Мы отмечали, что интуиции могут быть априорными. Таковым может быть и понимание. Так, у Хайдеггера понимание априорно, но объяснение апостериорно. Обосновывая это положение можно указать, что в его философии объяснение не может вести к пониманию вследствие «априорного экзистенциального устройства понимания».[155] В качестве экзистенциальной структуры понимание всегда понимает мир. При этом ясность проявляется в экзистенциальном сущем. В гносеологическом плане, Понимание экзистирует в познавательное понимание и объяснение, как производные фундаментального понимания. Мыслительные и созерцательные способности при этом отстоят от фундаментального понимания ещё дальше.

В поздний, герменевтический период своего творчества, Хайдеггер вновь обращает внимание читателей на то, что раскрывает мир язык и прежде всего поэтический язык.
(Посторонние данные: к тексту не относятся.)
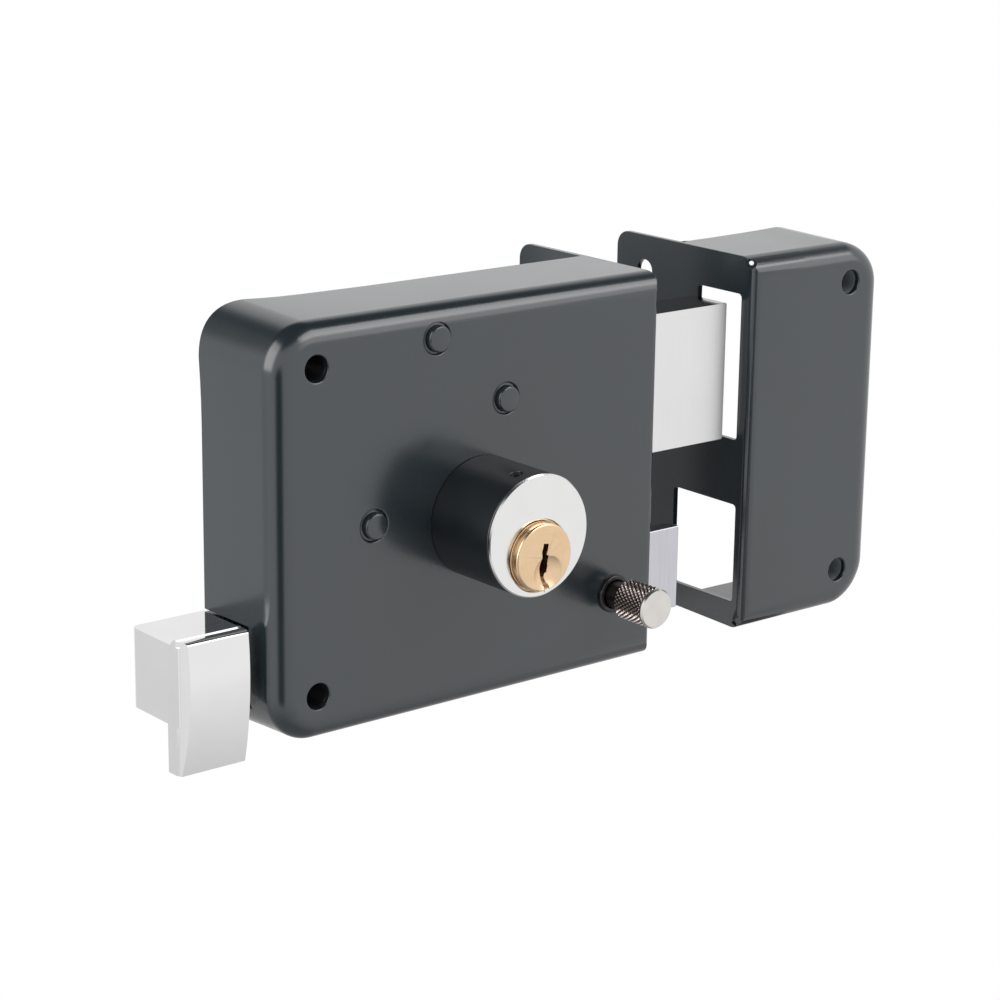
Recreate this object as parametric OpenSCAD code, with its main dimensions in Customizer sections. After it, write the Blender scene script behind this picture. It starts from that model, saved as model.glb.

Именно язык поэзии позволяет услышать этот голос, вспомнить забытое бытие. Сущность отношения человека к вещам заключена в размещении вещей в языке поэзии. По Хайдеггеру человек лишь потому человек, что способен говорить. Язык, таким образом, принимает

онтологическую значимость. Смысл в этом случае имеет то, что высказано языком и зависит от интерпретации. При этом в анализе смысла и значения слов решающая роль принадлежит процессу понимания. «Начинать следует с анализа значения, ибо не слово приобретает значение, а значение выражает себя в слове в процессе истолкования понятого. В этом состоит герменевтический подход к анализу языка».[156] Из традиции аналитической философии можно привести схожий принцип лингвистического идеализма Г. Райла, который гласит: всё можно выразить только через язык. Будучи последователем Л. Витгенштейна, Райл полагал, что для понимания недостаточно владения языком, но необходим анализ поступков и действий. В «Логико-философском трактате» Витгенштейн указывал, что «понимать предложение означает знать, что происходит, если оно истинно. (Следовательно, его можно понимать, и не зная, истинно ли оно)».[157]Как видно из этой цитаты понимание языка в виде предложения совсем не обусловлено с истиной, но равноположно ей. Следует оговорить, что современник Хайдеггера, Витгенштейн и его последователи работают в рамках иной традиции и их подход нельзя назвать герменевтическим, поскольку они разрабатывают по преимуществу проблемы значения, а не смыслообразования.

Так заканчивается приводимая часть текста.